▶ _What to do_
Reproduce verbatim the lines up to and including the one with "self.box_count += len(sizes)", starting from the first.

Rows from a dataset:

━━━━━━━━━━━━━━━━━━━━━━━━━━━━━━

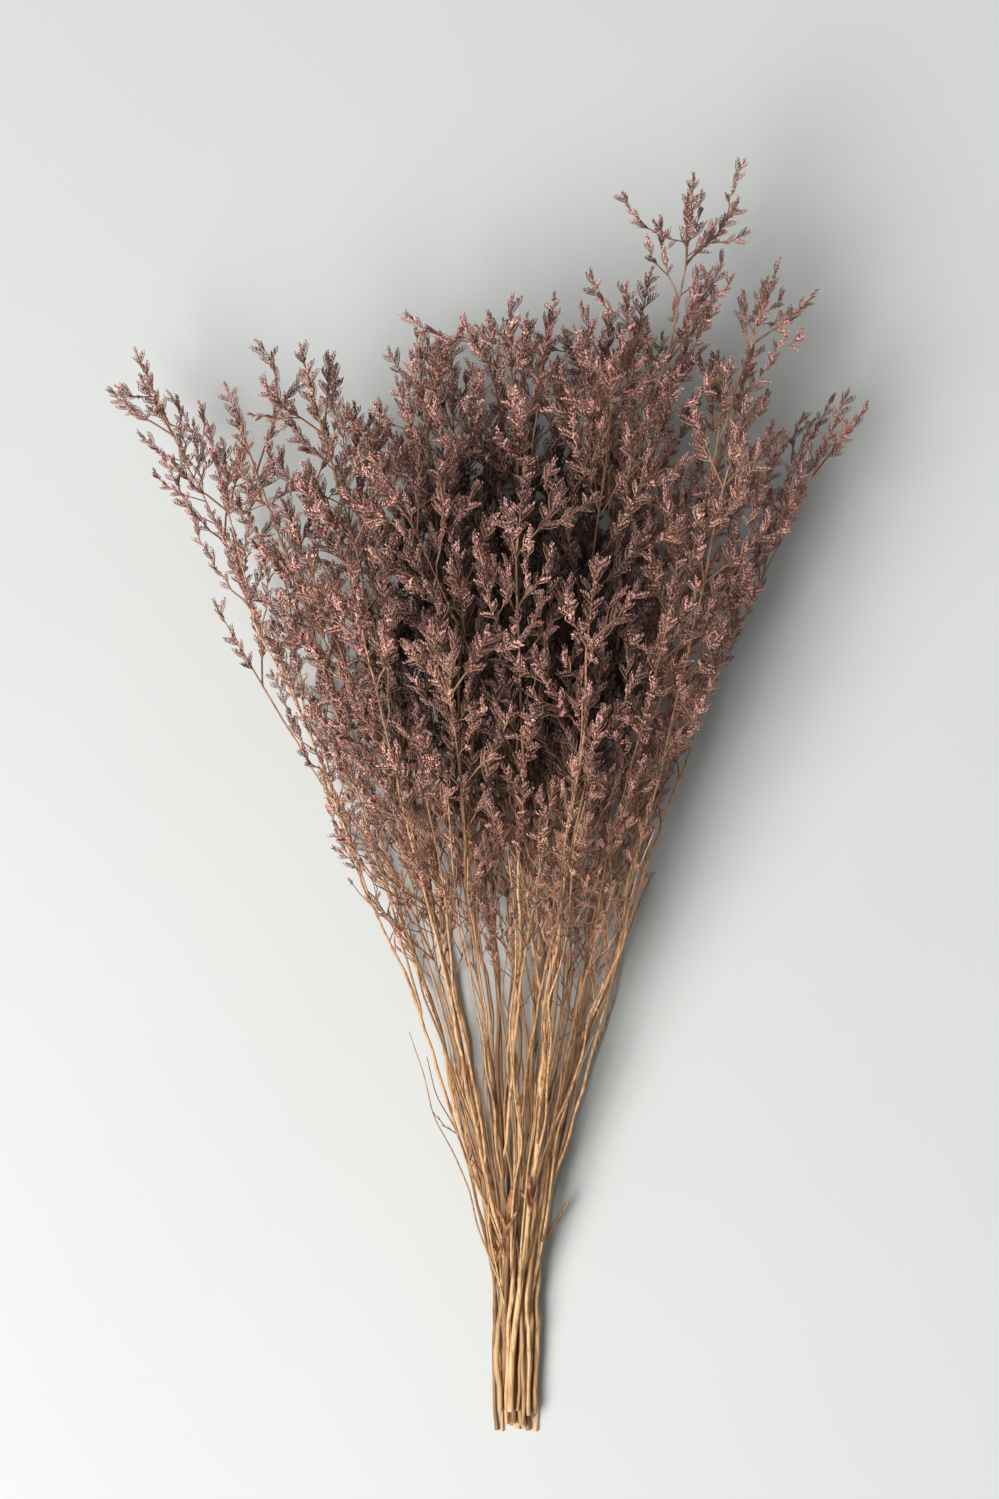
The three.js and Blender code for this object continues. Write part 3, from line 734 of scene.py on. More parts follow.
class Piece:
    """The triangles of one piece, what its materials read, and its own map of boxes."""

    def __init__(self):
        self.parts, self.count, self.box_count = [], 0, 0

    def add(self, points, faces, looks, slots, uvs, boxes, sizes):
        """looks has a row for each point. Each face has a slot, three uvs and its box's number."""
        faces, boxes = faces + self.count, boxes + self.box_count
        self.parts.append((points, faces, looks, slots, uvs, boxes, sizes))
        self.count += len(points)
        self.box_count += len(sizes)

    def make(self, name, materials, slot, *nodes):
        points, faces, looks, slots, uvs, boxes, sizes = map(np.concatenate, zip(*self.parts))
        points[:, 2] = np.maximum(points[:, 2], LOWEST)
        corners, side = packed(sizes)
        mesh = bpy.data.meshes.new(name)
        mesh.vertices.add(len(points))
        fill(mesh.vertices, "co", (points - MIDDLE) / 1000)
        mesh.loops.add(faces.size)
        fill(mesh.loops, "vertex_index", faces, np.int32)
        mesh.polygons.add(len(faces))
        fill(mesh.polygons, "loop_start", np.arange(0, faces.size, 3), np.int32)
        fill(mesh.polygons, "material_index", slots, np.int32)
        fill(mesh.attributes.new("look", "FLOAT_VECTOR", "POINT").data, "vector", looks)
        uvs = (uvs + corners[boxes][:, None]) / side
        fill(mesh.uv_layers.new(name="OFBake").uv, "vector", uvs)
        mesh.update(calc_edges=True)
        mesh.validate()
        mesh.shade_smooth()
        for material in materials:
            mesh.materials.append(material)
        piece = bpy.data.objects.new(name, mesh)
        bpy.context.scene.collection.objects.link(piece)
        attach(piece, "root")
        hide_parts(*nodes)


# Tubes


def softened(chain, radii, seed):
    """The chain with rounded corners and slightly crooked runs."""
    draw = np.random.default_rng(seed)
    points, sizes = [chain[0]], [radii[0]]
    last = len(chain) - 1
    for i in range(1, last + 1):
        a, b = chain[i - 1], chain[i]
        length = np.linalg.norm(b - a)
        along = (b - a) / length
        corner = min(SOFT_REACH, SOFT_SHARE * length)
        start = corner if i > 1 else 0
        stop = length - (corner if i < last else 0)
        runs = max(1, round((stop - start) / RUN_LENGTH))
        for n in range(runs + 1):
            t = lerp(start, stop, n / runs) / length
            if i == 1 and n == 0:
                continue
            point = lerp(a, b, t)
            if 0 < n < runs:
                point = point + WOBBLE * square_to(draw.normal(size=3), along) * radii[i]
            points.append(point)
            sizes.append(lerp(radii[i - 1], radii[i], t))
        if i < last:
            after = chain[i + 1] - b
            far = b + unit(after) * min(SOFT_REACH, SOFT_SHARE * np.linalg.norm(after))
            near = points[-1]
            for t in (0.33, 0.67):
                points.append(near * (1 - t) ** 2 + b * 2 * t * (1 - t) + far * t * t)
                sizes.append(radii[i])
    return np.array(points), np.array(sizes)


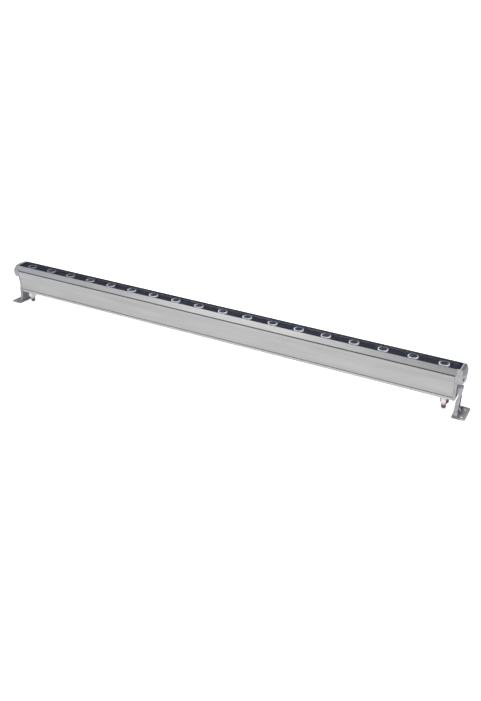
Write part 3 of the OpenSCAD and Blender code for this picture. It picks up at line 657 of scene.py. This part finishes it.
def makeFloor():
    mesh = bpy.data.meshes.new("studioFloor")
    half = studioPaper["size"] / 2
    corners = [(-half, -half, 0), (half, -half, 0), (half, half, 0), (-half, half, 0)]
    mesh.from_pydata(corners, [], [(0, 1, 2, 3)])
    floor = bpy.data.objects.new("studioFloor", mesh)
    bpy.context.scene.collection.objects.link(floor)
    material, tree, shader = startMaterial("studioPaper", {"Roughness": studioPaper["rough"],
                                                           "Emission Color": grey(1.0)})
    clouds = spread(tree, noise(tree, stretchedCoords(tree), **studioPaper["clouds"]), *studioPaper["mask"])
    colour = mixColour(tree, clouds, studioPaper["shade"], studioPaper["colour"])
    setInput(tree, shader.inputs["Base Color"], colour)
    seen = addNode(tree, "ShaderNodeLightPath").outputs["Is Camera Ray"]  # it looks white but lights less
    place = objectPlace(tree)  # the paper under the light is in its shadow
    across = spread(tree, sizeOf(tree, place["Y"]), *studioPaper["shadowAcross"])
    along = spread(tree, sizeOf(tree, place["X"]), *studioPaper["shadowAlong"])
    outside = larger(tree, larger(tree, across, along), seen)
    glow = times(tree, spread(tree, seen, 0.0, 1.0, *studioPaper["glow"]),
                 spread(tree, outside, 0.0, 1.0, studioPaper["shadowDepth"], 1.0))
    setInput(tree, shader.inputs["Emission Strength"], glow)
    mesh.materials.append(material)


# Room around it: bright wall in front, dim one behind, dark ceiling, both side walls dimmer
studioSky = {"front": (0.92, 0.925, 0.945, 1), "back": (0.078, 0.083, 0.138, 1), "turn": (-0.55, 0.45),
             "top": (0.12, 0.125, 0.14, 1), "ceiling": (0.35, 0.80),
             "leftFade": (-0.75, -0.45, 0.42, 1.0), "rightFade": (0.35, 0.75, 1.0, 0.55)}


def makeSky():
    world = bpy.data.worlds.new("studioSky")
    bpy.context.scene.world = world
    world.use_nodes = True
    tree = world.node_tree
    way = splitVector(tree, addNode(tree, "ShaderNodeTexCoord").outputs["Generated"])
    walls = mixColour(tree, spread(tree, way["Y"], *studioSky["turn"]), studioSky["front"], studioSky["back"])
    lit = mixColour(tree, spread(tree, way["Z"], *studioSky["ceiling"]), walls, studioSky["top"])
    faded = times(tree, spread(tree, way["X"], *studioSky["leftFade"]),
                  spread(tree, way["X"], *studioSky["rightFade"]))
    seen = addNode(tree, "ShaderNodeLightPath").outputs["Is Camera Ray"]
    background = tree.nodes["Background"].inputs
    setInput(tree, background["Color"], mixColour(tree, seen, lit, grey(1.0)))
    setInput(tree, background["Strength"], larger(tree, seen, faded))


# Soft light panels, in metres and watts
softPanels = {
    "keyPanel": {"place": (-0.85, -1.75, 1.25), "target": (0, 0, 0.05), "size": (0.8, 0.4), "power": 3},
    "sidePanel": {"place": (1.2, -0.3, 0.24), "target": (0.5, 0, 0.05), "size": (0.6, 0.3), "power": 1.5},
    "topPanel": {"place": (0.0, -0.1, 1.2), "target": (0, 0, 0.05), "size": (2.0, 0.7), "power": 11},
}


def makeSoftPanels():
    for name, panel in softPanels.items():
        light = bpy.data.lights.new(name, "AREA")
        light.shape = "RECTANGLE"
        light.size, light.size_y = panel["size"]
        light.energy = panel["power"]
        holder = bpy.data.objects.new(name, light)
        bpy.context.scene.collection.objects.link(holder)
        holder.location = panel["place"]
        beam = Vector(panel["target"]) - Vector(panel["place"])
        holder.rotation_euler = beam.to_track_quat("-Z", "Y").to_euler()


# Camera of the photograph: metres, degrees and millimetres
camera = {"place": (0.6697, -1.1358, 0.6551), "yaw": -27.902, "pitch": 26.569, "roll": 1.14,
          "lens": 37.301, "sensor": 36.0, "clip": (0.02, 50.0)}


def makeCamera():
    yaw, pitch, roll = (math.radians(camera[name]) for name in ("yaw", "pitch", "roll"))
    ahead = Vector((math.sin(yaw) * math.cos(pitch), math.cos(yaw) * math.cos(pitch), -math.sin(pitch)))
    level = ahead.cross(up).normalized()
    upright = level.cross(ahead)
    right = math.cos(roll) * level + math.sin(roll) * upright
    crown = -math.sin(roll) * level + math.cos(roll) * upright
    data = bpy.data.cameras.new("photoCamera")
    data.lens = camera["lens"]
    data.sensor_width = camera["sensor"]
    data.clip_start, data.clip_end = camera["clip"]
    holder = bpy.data.objects.new("photoCamera", data)
    bpy.context.scene.collection.objects.link(holder)
    turn = Matrix((right, crown, -ahead)).transposed().to_4x4()
    holder.matrix_world = Matrix.Translation(camera["place"]) @ turn
    bpy.context.scene.camera = holder


makeFloor()
makeSky()
makeSoftPanels()
makeCamera()
bpy.context.scene.view_settings.view_transform = "Standard"
print("studio and camera ready")
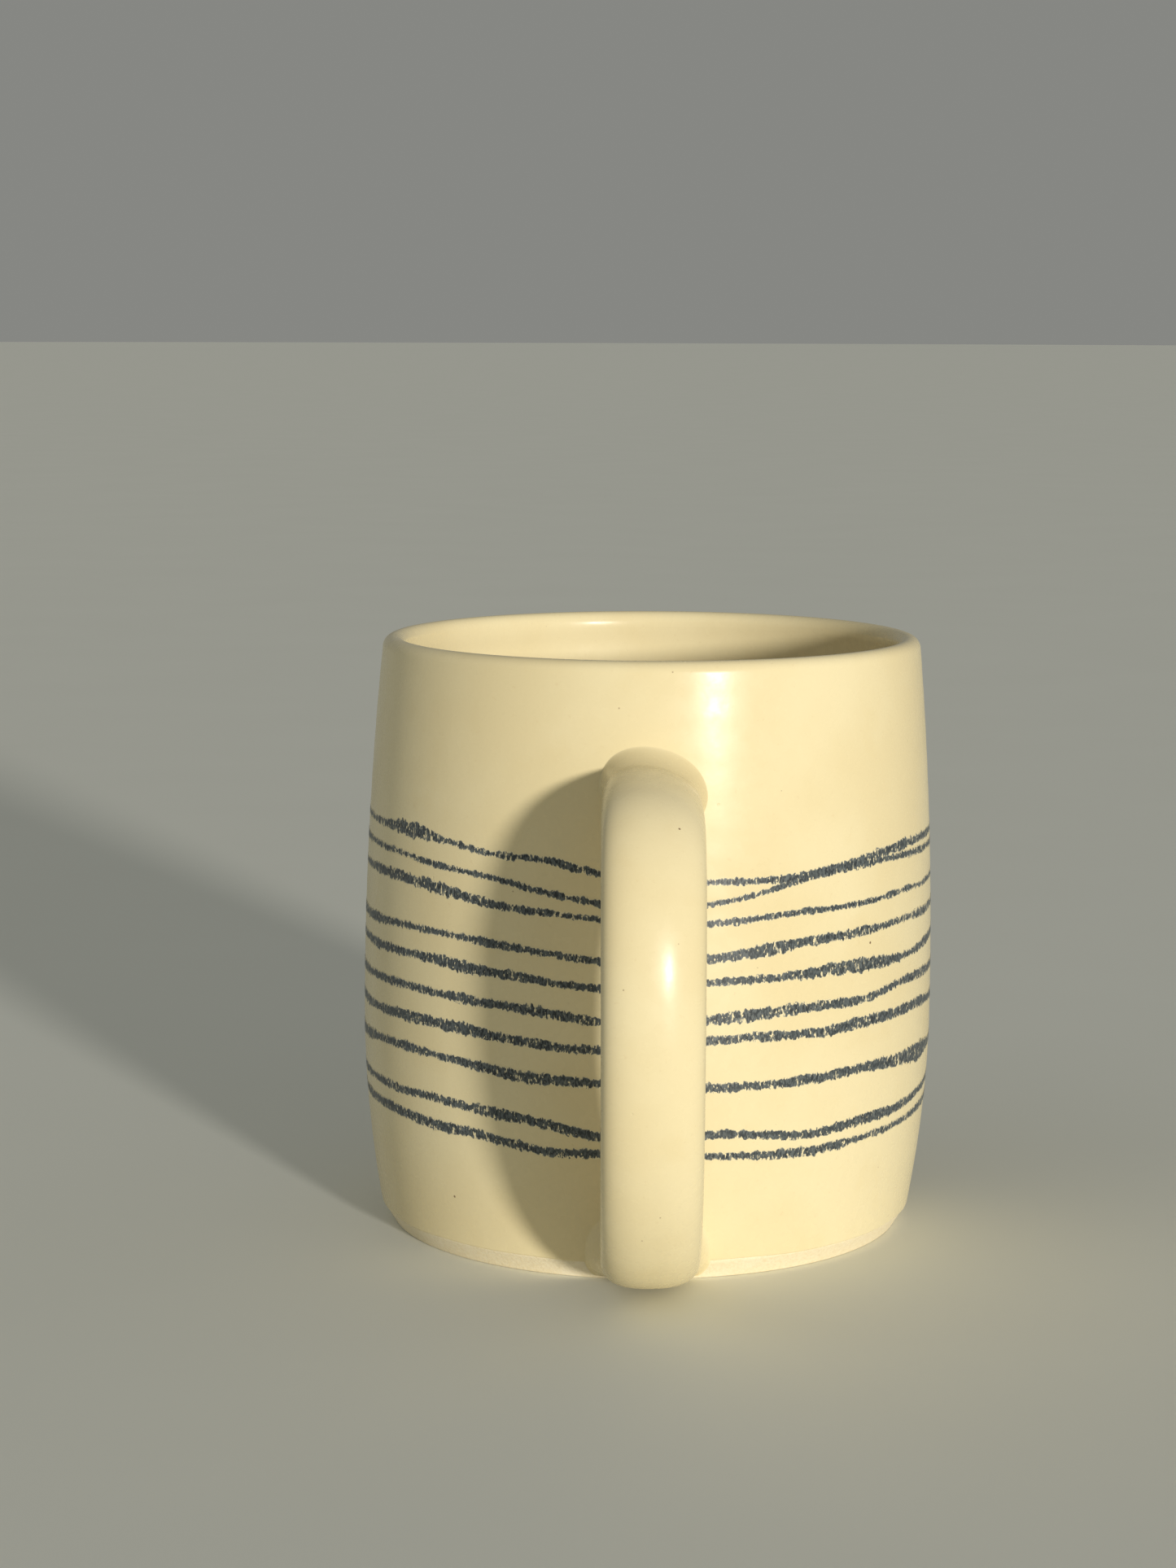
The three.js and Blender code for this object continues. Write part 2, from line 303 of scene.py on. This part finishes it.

━━━━━━━━━━━━━━━━━━━━━━━━━━━━━━

▶ _Response to the task_
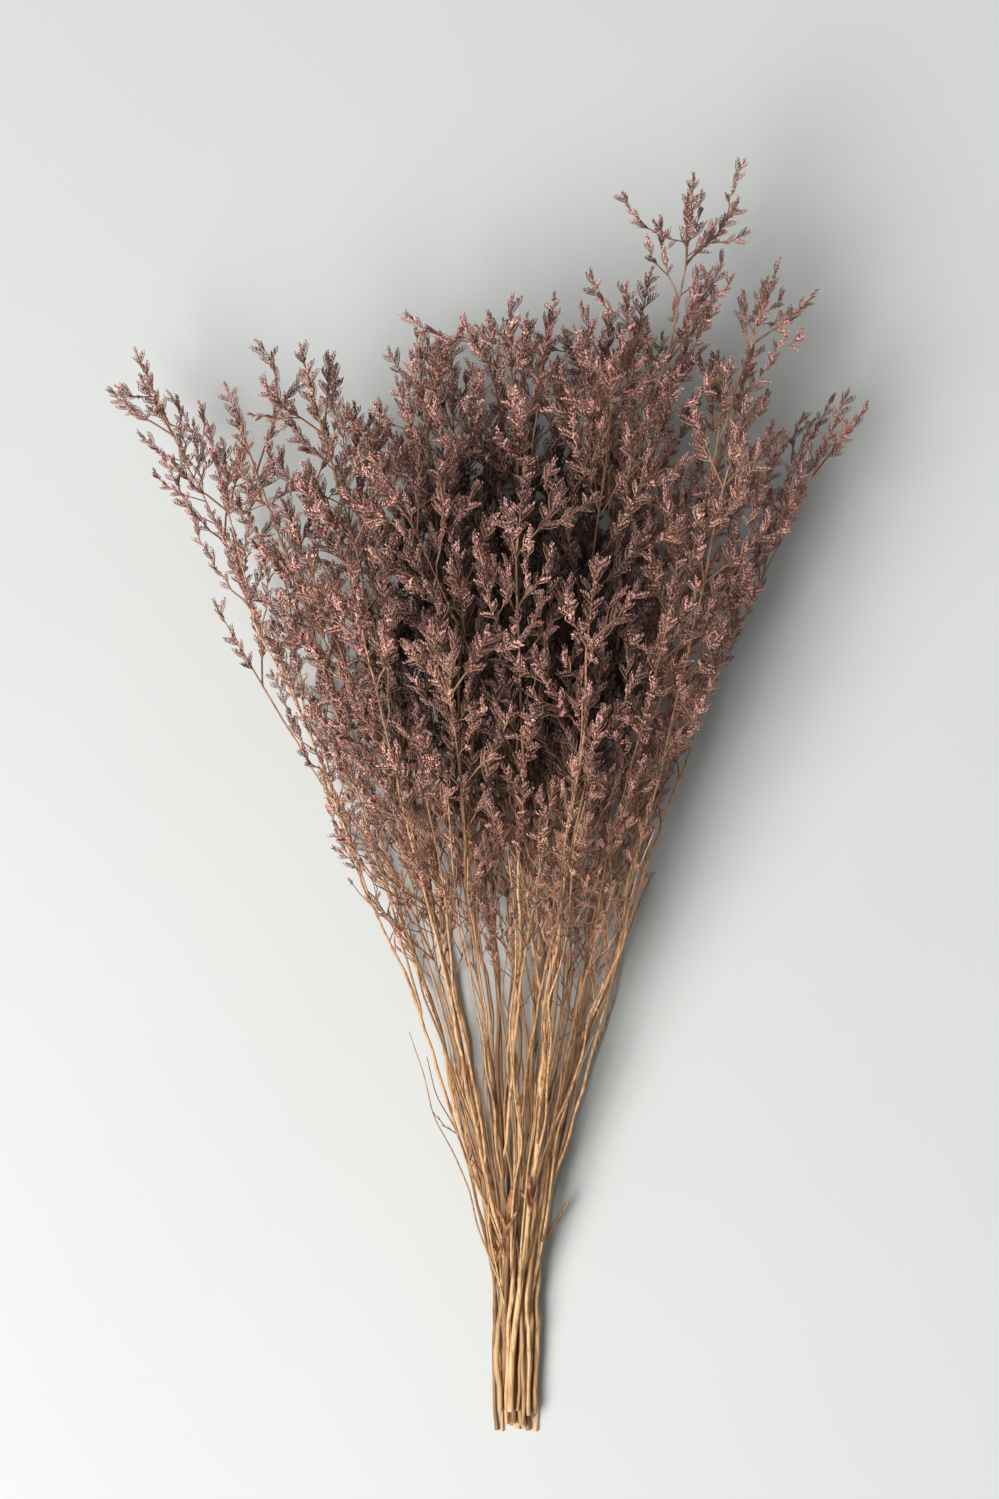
The three.js and Blender code for this object continues. Write part 3, from line 734 of scene.py on. More parts follow.
class Piece:
    """The triangles of one piece, what its materials read, and its own map of boxes."""

    def __init__(self):
        self.parts, self.count, self.box_count = [], 0, 0

    def add(self, points, faces, looks, slots, uvs, boxes, sizes):
        """looks has a row for each point. Each face has a slot, three uvs and its box's number."""
        faces, boxes = faces + self.count, boxes + self.box_count
        self.parts.append((points, faces, looks, slots, uvs, boxes, sizes))
        self.count += len(points)
        self.box_count += len(sizes)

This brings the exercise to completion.